INSTRUCTIONS FOR THE TASK —
All lines in the data bearing the string "Blender" should be identified and copied.

MATERIAL FOR THIS EXERCISE —
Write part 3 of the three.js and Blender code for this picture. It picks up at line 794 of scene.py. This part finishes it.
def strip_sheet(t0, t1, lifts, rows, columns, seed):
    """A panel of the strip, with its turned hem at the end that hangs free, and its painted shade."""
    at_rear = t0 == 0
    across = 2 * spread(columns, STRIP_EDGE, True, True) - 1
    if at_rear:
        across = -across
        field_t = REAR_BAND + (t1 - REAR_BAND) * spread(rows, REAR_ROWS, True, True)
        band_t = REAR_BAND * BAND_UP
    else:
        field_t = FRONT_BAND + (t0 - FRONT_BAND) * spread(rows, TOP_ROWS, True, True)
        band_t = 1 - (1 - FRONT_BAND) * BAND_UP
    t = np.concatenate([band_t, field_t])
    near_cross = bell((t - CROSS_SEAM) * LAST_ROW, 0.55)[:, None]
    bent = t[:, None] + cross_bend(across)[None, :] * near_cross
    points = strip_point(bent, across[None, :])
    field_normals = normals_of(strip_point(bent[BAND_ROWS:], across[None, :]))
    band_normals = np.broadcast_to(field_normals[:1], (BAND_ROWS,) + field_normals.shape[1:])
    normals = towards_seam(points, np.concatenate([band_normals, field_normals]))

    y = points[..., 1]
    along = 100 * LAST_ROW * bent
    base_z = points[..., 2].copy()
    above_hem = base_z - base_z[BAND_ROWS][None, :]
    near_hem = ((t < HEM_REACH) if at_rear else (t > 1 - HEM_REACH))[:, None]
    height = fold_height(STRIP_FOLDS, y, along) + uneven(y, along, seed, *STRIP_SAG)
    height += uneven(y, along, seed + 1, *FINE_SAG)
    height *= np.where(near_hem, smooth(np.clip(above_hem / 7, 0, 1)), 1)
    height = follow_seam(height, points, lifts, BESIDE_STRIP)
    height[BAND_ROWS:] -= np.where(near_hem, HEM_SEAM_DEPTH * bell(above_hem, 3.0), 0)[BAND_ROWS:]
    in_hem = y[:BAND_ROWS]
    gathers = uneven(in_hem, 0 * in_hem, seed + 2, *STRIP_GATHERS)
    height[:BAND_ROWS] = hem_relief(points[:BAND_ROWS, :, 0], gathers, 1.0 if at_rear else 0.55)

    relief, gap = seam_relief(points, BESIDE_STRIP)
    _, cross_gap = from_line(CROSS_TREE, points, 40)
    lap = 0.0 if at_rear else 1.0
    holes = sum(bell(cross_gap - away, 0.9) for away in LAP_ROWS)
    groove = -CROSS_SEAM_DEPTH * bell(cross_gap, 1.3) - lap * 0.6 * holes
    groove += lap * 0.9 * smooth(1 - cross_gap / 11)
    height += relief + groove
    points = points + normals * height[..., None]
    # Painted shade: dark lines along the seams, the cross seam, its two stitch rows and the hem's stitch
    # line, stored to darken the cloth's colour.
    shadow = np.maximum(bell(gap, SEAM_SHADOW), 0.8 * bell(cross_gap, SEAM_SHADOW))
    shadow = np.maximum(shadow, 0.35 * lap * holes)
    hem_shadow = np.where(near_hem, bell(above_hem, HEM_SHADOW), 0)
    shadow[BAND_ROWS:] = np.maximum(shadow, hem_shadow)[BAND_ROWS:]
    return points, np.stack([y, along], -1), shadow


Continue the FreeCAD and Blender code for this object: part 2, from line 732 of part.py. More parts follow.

RESPONSE FOR THIS EXERCISE —
Write part 3 of the three.js and Blender code for this picture. It picks up at line 794 of scene.py. This part finishes it.
Continue the FreeCAD and Blender code for this object: part 2, from line 732 of part.py. More parts follow.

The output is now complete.